SUPPLIED RECORDS:
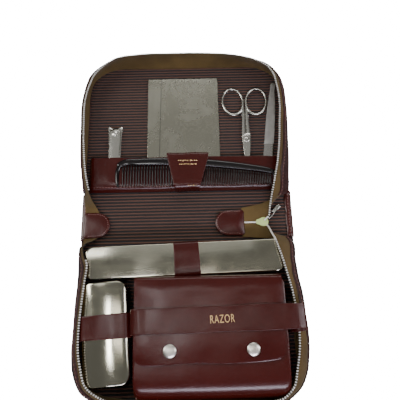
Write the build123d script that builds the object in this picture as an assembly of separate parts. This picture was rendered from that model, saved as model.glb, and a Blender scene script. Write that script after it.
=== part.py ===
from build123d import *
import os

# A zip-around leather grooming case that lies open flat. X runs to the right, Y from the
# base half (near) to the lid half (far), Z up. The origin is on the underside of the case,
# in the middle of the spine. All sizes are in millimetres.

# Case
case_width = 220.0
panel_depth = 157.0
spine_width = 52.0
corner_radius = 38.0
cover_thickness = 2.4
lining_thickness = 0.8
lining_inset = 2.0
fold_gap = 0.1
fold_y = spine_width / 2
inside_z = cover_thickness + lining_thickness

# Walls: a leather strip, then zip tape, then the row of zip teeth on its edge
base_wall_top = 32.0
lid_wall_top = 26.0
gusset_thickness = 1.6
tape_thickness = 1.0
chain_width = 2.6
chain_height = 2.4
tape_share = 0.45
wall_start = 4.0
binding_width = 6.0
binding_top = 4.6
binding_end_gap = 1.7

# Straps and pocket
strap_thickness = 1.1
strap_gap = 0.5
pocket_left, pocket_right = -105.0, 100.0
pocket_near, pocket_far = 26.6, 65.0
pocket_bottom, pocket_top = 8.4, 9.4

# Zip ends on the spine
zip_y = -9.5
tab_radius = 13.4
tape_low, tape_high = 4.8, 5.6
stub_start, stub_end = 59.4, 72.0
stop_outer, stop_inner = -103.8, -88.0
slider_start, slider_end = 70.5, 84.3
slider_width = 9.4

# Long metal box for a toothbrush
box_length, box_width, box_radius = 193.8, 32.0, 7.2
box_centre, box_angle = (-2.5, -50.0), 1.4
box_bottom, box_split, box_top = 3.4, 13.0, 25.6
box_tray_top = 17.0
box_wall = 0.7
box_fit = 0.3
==
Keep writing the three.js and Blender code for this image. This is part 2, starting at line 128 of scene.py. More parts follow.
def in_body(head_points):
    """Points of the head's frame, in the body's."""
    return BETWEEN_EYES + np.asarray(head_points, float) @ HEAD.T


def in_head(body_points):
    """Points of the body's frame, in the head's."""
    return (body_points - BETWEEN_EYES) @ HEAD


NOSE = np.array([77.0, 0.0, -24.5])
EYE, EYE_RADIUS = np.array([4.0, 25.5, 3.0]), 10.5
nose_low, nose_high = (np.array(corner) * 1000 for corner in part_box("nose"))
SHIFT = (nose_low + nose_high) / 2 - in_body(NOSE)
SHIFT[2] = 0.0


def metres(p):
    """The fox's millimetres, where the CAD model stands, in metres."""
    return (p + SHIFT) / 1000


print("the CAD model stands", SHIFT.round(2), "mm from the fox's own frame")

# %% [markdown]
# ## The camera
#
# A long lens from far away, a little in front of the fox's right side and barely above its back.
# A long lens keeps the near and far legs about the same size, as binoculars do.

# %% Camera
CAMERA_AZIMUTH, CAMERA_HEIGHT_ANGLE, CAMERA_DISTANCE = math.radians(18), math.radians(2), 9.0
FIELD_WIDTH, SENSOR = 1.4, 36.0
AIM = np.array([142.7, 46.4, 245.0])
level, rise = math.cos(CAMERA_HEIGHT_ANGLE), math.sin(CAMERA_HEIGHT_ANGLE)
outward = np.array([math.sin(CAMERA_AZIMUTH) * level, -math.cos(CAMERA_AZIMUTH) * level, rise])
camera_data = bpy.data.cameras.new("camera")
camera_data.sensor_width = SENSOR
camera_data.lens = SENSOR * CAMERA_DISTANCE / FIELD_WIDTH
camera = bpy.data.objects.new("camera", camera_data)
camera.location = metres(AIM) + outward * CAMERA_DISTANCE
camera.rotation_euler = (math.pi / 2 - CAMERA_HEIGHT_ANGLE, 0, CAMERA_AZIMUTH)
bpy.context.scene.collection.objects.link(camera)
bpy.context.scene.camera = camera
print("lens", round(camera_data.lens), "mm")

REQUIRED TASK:
Pick out the lines containing the string "from" and show them.

FINISHED ANSWER:
Write the build123d script that builds the object in this picture as an assembly of separate parts. This picture was rendered from that model, saved as model.glb, and a Blender scene script. Write that script after it.
from build123d import *
# A zip-around leather grooming case that lies open flat. X runs to the right, Y from the
print("the CAD model stands", SHIFT.round(2), "mm from the fox's own frame")
# A long lens from far away, a little in front of the fox's right side and barely above its back.